For thinkers during the Middle Ages, understanding this world depended on the acceptance of a supernatural and supertemporal order.

Ironically, the Middles Ages, subject as they were to the omniscient mind and omnipotent will of God, focused entirely on the drama of human history: creation, the fall, suffering, and redemption. The unfolding destiny of mankind gave intention to existence. When that destiny was complete, Christ would return, the universe would end, and human beings would dwell in the house of the Lord forever. In the modern universe, by contrast, human beings are no longer the beloved children of God and the earth is but a speck adrift in an infinite cosmic sea. The universe is either indifferent or unresponsive to human entreaties. Human beings are free but they are alone.

Both the medieval and the modern past speak less loudly and less authoritatively to the present. Faith in Almighty God and faith in infallible reason seem equally remote. Whether based on reason or revelation, universal standards of judgment, truth, virtue, even reality do not enjoy unquestioned acceptance.
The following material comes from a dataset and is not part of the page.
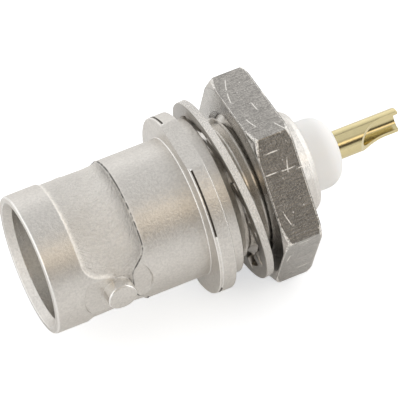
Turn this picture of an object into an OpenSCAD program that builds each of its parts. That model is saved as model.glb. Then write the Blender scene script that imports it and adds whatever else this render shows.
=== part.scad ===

Nothing is self-evident. The past no longer directs men and women about how to create a culture, society, and government that will enhance freedom but end isolation and maintain order. It does not afford the means to overcome feelings of powerlessness and insignificance. Nor does it impart the aptitude for critical thought without at the same time intensifying an unbearable doubt.

Jacques Barzun affirmed that ours is a “peculiarly restless” age in which there is no shortage of “energy or talent or moral sense. But we have lost the sense of Possibility.” The once rich soils of Western culture have grown barren and sterile. “The forms of art as of life seem exhausted,” wrote Barzun, “the states of development have been run though. Institutions function painfully. Repetition and frustration are the intolerable result.”[11] Americans of the twenty-first century could not have hoped forever to avoid the consequences of this cultural decay, this spiritual degeneration, which has afflicted Europe for more than one hundred years. The historical moment is portentous. It invites and cultivates nihilism. If there are no principles of truth, morality, and justice that emanate from God or derive from reason then, as Friedrich Nietzsche discerned, anything and everything is permissible. [12]

In their attempt to preserve order and to find meaning, Americans can trust to inertia no longer. Civic virtue is breaking down and American society is not a machine that will go by itself, without attention and repair. If the American people cannot rely on faith or reason to guide them, they must adopt a moral humility and an intellectual reserve, acknowledging that no one has a monopoly on righteousness or truth. If they wish to go on living, not as barbarians but as civilized human beings, they have no choice except to reconsider the propensity to look upon their enemies, foreign and domestic, as irredeemably evil and themselves—their country, their party, their tribe—as everlastingly good. They must suppress the desire to annihilate all with whom they disagree, all with whom they quarrel. They must have the discipline to restrain their bitterness and animosity. They must end their resentment of all that impedes their ambitions and interferes with their pursuit happiness. They must discard such outworn ideals as American Exceptionalism, which by obscuring reality and disguising malevolence, have become not only useless but also harmful to themselves and others. They must cease trying to revive hopeless objectives and to transform them into creeds sustained and justified by violence. They must admit that America is not, and never was, a shining City Upon a Hill. They must want to heal themselves and to elevate their souls. The fate of the nation turns on the success or failure of their efforts.

[1] John Winthrop, “A Modell of Christian Charity” (1630) in David A. Hollinger and Charles Cappers, eds., The American Intellectual Tradition, Volume I, 1630-1865, Fifth Edition (New York, 2006), 14-15.

[2] “The Columbian Oration” in Joseph Benson Gilder, ed., The Life and Later Speeches of Chauncey M. Depew (New York, 1894), 1.

[3] Anne Appelbaum has elucidated this position in “Coexistence Is the Only Option,” The Atlantic (January 20, 2021) https://www.theatlantic.com/ideas/archive/2021/01/seditionists-need-path-back-society/617746/

[4] The Nazis were among those to appreciate opportunity in this melancholy outlook, promising to build a new and vibrant civilization on the wreckage of the old.

[5] D. H. Lawrence, Lady Chatterley’s Lover, (Mineola, NY, 2006; originally published in 1928), 1.

[6] Richard M. Weaver, Ideas Have Consequences (Chicago, 1948), 1-2.

[7] William Butler Yeats, “The Second Coming,” in The Collected Poems of W. B. Yeats (New York, 1956), 184-185.

[8] Franz Kafka, The Trial, trans. by Willa and Edwin Muir (New York, 1957), 7.

[9] Erich Fromm, Escape from Freedom (New York, 1965; originally published in 1941), 173, 246. 

[10] Ernst Cassirer, The Philosophy of the Enlightenment (Boston, 1955), 40.

[11] Jacques Barzun, From Dawn to Decadence: 1500 to the Present, 500 Years of Western Cultural Life (New York, 2000), xx.